The goal is to make your chosen values tangible and present in daily life, reinforcing their importance and subtly making them second nature. By actively looking for and acknowledging these values, you're strengthening your family's internal spiritual fortifications against any competing, less wholesome "whispers" from the outside world.

Bless the "Good Enough"

If you forget a day or only manage it once, kol ha'kavod (all the honor) to you for trying! This isn't about perfection; it's about intentional practice and planting seeds that will blossom over time. Every little bit counts towards building that strong, resilient "spiritual city" for your family.

Takeaway

The Mishneh Torah, in its stark depiction of communal and individual spiritual integrity, offers us a powerful, albeit challenging, lens through which to view modern parenting.
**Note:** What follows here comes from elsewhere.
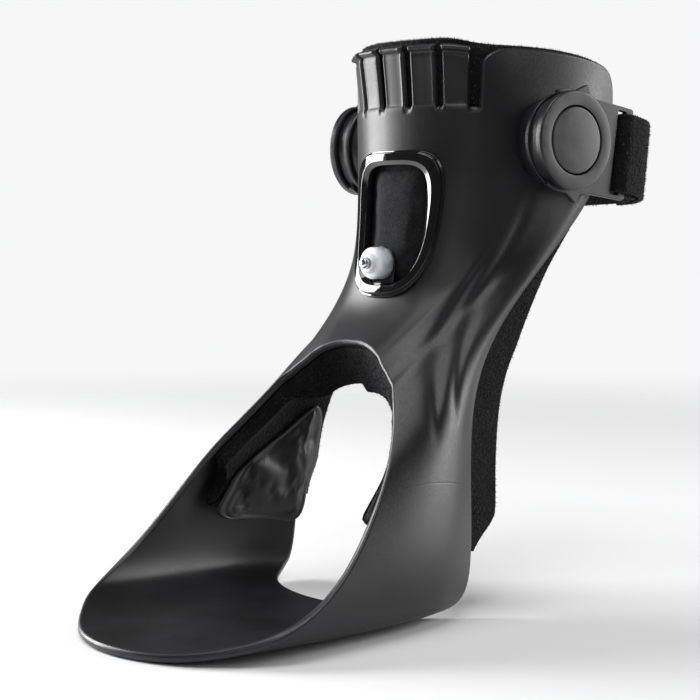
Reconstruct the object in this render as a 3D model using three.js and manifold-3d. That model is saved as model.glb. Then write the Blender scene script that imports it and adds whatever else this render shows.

Our duty isn't to literally enact ancient judgments, but to embrace the profound responsibility of protecting and nurturing our family's spiritual "city." By proactively defining and celebrating our Jewish values, teaching discernment, and consistently reinforcing our unique identity, we equip our children with an internal "Value Compass." This steadfast guide blesses them with the resilience to navigate the complexities of the world, keeping them rooted in the rich soil of our traditions and connected to the eternal wellspring of meaning. May you be blessed with strength, wisdom, and boundless nachas (joy and pride) as you continue to build and guard your sacred family home.